%%
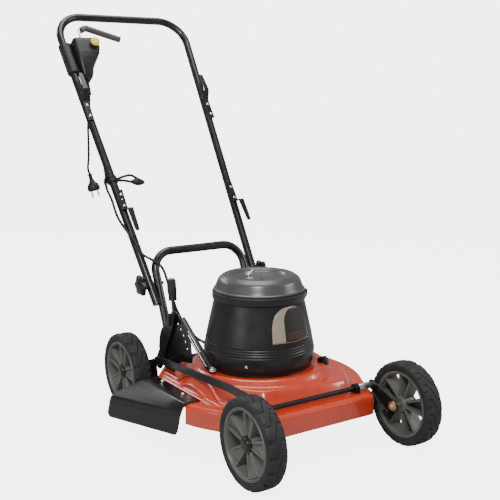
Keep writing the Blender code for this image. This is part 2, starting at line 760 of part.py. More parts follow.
%%
%%
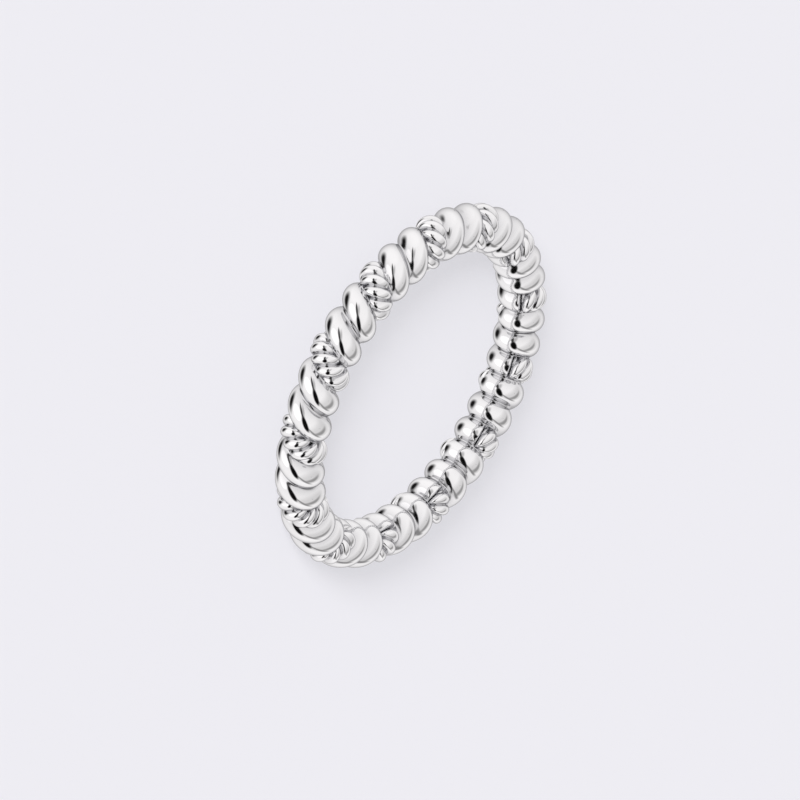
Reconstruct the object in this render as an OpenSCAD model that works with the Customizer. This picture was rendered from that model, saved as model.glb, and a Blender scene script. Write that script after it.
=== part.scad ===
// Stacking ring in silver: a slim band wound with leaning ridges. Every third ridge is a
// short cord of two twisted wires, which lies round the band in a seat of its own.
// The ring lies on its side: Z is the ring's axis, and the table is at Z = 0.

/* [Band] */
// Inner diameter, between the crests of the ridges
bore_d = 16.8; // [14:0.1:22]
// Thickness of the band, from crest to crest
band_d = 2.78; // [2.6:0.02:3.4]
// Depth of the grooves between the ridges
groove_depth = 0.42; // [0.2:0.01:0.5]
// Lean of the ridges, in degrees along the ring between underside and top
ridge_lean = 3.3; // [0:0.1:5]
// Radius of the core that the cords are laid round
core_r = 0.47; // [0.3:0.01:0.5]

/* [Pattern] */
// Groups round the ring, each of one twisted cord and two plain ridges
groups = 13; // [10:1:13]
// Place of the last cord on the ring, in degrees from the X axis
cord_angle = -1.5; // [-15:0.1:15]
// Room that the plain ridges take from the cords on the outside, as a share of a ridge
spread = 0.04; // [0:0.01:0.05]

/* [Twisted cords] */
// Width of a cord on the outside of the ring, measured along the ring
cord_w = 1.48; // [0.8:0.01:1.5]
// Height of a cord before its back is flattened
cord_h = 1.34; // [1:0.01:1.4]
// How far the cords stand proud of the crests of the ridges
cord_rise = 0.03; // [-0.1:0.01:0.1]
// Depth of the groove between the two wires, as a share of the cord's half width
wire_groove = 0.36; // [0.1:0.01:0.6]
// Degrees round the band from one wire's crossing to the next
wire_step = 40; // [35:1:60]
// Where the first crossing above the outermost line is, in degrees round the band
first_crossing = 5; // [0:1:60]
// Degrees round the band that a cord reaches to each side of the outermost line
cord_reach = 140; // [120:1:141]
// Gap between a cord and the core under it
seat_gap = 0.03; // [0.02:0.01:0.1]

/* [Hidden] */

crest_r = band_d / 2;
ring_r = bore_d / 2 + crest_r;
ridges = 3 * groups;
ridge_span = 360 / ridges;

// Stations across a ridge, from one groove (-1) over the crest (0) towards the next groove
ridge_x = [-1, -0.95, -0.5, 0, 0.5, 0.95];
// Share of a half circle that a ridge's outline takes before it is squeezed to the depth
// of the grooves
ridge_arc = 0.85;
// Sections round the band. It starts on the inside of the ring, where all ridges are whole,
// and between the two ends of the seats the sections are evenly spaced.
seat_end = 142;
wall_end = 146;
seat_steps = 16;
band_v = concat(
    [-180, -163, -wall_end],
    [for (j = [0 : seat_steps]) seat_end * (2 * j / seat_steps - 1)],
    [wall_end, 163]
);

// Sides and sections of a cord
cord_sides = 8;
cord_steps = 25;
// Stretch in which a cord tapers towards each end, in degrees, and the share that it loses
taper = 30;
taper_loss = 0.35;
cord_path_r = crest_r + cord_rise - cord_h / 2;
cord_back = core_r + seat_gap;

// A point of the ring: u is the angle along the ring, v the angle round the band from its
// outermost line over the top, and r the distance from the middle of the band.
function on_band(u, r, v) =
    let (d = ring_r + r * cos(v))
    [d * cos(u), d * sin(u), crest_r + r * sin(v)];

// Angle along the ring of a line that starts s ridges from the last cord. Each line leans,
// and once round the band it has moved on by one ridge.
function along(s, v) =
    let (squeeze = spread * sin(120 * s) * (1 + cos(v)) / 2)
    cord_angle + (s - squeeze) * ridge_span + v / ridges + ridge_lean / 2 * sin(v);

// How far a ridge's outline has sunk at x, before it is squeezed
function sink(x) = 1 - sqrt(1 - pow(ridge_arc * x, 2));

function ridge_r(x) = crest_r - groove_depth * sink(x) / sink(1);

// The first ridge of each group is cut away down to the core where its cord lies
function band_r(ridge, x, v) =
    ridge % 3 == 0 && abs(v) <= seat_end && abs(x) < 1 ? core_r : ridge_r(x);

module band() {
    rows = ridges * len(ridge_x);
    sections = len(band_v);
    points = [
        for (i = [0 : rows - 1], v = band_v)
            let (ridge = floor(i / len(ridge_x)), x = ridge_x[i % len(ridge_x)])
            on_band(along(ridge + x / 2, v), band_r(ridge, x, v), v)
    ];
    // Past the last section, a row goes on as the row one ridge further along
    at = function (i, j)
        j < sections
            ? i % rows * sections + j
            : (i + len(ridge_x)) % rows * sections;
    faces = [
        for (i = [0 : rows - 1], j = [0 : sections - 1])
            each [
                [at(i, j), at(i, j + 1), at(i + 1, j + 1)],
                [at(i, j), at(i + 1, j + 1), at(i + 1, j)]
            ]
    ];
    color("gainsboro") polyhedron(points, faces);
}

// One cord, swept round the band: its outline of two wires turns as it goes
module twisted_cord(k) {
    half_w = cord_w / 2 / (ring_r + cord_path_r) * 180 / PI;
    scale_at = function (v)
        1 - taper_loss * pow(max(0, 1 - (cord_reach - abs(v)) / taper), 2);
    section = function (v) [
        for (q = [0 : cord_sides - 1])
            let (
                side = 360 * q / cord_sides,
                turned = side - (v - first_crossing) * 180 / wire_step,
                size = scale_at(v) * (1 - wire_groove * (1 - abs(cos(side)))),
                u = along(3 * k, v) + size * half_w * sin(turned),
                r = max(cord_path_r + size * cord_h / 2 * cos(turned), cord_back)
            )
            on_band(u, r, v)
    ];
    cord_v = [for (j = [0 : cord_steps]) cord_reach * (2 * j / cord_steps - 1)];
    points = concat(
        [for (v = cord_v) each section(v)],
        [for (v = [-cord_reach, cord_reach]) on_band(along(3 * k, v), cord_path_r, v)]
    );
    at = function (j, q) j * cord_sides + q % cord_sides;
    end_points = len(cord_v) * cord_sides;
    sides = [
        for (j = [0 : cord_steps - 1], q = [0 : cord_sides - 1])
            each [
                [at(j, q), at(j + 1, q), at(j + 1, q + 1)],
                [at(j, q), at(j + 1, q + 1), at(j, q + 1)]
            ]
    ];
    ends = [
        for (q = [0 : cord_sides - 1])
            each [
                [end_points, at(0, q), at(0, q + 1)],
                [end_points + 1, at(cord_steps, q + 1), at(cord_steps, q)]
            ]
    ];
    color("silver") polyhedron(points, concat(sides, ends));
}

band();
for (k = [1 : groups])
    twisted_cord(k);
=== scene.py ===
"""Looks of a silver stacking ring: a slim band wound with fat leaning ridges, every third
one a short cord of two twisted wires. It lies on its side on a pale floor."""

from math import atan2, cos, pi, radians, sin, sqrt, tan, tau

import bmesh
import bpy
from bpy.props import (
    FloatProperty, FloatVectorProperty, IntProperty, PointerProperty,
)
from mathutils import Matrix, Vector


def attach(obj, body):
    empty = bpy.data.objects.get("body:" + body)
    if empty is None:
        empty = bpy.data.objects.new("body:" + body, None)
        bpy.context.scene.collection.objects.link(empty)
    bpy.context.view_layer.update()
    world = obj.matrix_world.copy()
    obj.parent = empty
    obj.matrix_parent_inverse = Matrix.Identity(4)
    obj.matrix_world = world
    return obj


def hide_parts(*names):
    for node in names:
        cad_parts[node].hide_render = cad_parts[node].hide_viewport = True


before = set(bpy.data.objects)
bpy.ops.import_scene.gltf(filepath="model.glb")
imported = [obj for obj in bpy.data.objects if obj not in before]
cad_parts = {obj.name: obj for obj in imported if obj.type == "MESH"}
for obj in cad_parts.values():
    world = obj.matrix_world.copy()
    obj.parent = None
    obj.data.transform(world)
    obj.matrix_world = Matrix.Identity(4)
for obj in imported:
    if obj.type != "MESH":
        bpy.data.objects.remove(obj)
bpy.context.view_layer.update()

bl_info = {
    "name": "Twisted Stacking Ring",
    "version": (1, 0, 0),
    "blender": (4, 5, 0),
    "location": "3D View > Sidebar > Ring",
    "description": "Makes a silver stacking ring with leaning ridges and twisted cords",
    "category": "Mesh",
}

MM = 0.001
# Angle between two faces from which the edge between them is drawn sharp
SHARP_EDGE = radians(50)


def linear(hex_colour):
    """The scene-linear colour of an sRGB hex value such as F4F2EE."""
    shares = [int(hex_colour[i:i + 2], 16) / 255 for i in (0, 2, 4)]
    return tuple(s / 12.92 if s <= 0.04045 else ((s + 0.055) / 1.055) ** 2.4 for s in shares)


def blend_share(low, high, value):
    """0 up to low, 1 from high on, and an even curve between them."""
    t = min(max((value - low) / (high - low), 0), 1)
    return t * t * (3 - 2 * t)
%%
__Exercise requirements__:
This exercise asks for the lines from the line with "at = function (j, q)" to the line with "obj.matrix_parent_inverse = Matrix.Identity(4)", both lines included, set down exactly and with nothing else.

__Answer to the exercise__:
    at = function (j, q) j * cord_sides + q % cord_sides;
    end_points = len(cord_v) * cord_sides;
    sides = [
        for (j = [0 : cord_steps - 1], q = [0 : cord_sides - 1])
            each [
                [at(j, q), at(j + 1, q), at(j + 1, q + 1)],
                [at(j, q), at(j + 1, q + 1), at(j, q + 1)]
            ]
    ];
    ends = [
        for (q = [0 : cord_sides - 1])
            each [
                [end_points, at(0, q), at(0, q + 1)],
                [end_points + 1, at(cord_steps, q + 1), at(cord_steps, q)]
            ]
    ];
    color("silver") polyhedron(points, concat(sides, ends));
}

band();
for (k = [1 : groups])
    twisted_cord(k);
=== scene.py ===
"""Looks of a silver stacking ring: a slim band wound with fat leaning ridges, every third
one a short cord of two twisted wires. It lies on its side on a pale floor."""

from math import atan2, cos, pi, radians, sin, sqrt, tan, tau

import bmesh
import bpy
from bpy.props import (
    FloatProperty, FloatVectorProperty, IntProperty, PointerProperty,
)
from mathutils import Matrix, Vector


def attach(obj, body):
    empty = bpy.data.objects.get("body:" + body)
    if empty is None:
        empty = bpy.data.objects.new("body:" + body, None)
        bpy.context.scene.collection.objects.link(empty)
    bpy.context.view_layer.update()
    world = obj.matrix_world.copy()
    obj.parent = empty
    obj.matrix_parent_inverse = Matrix.Identity(4)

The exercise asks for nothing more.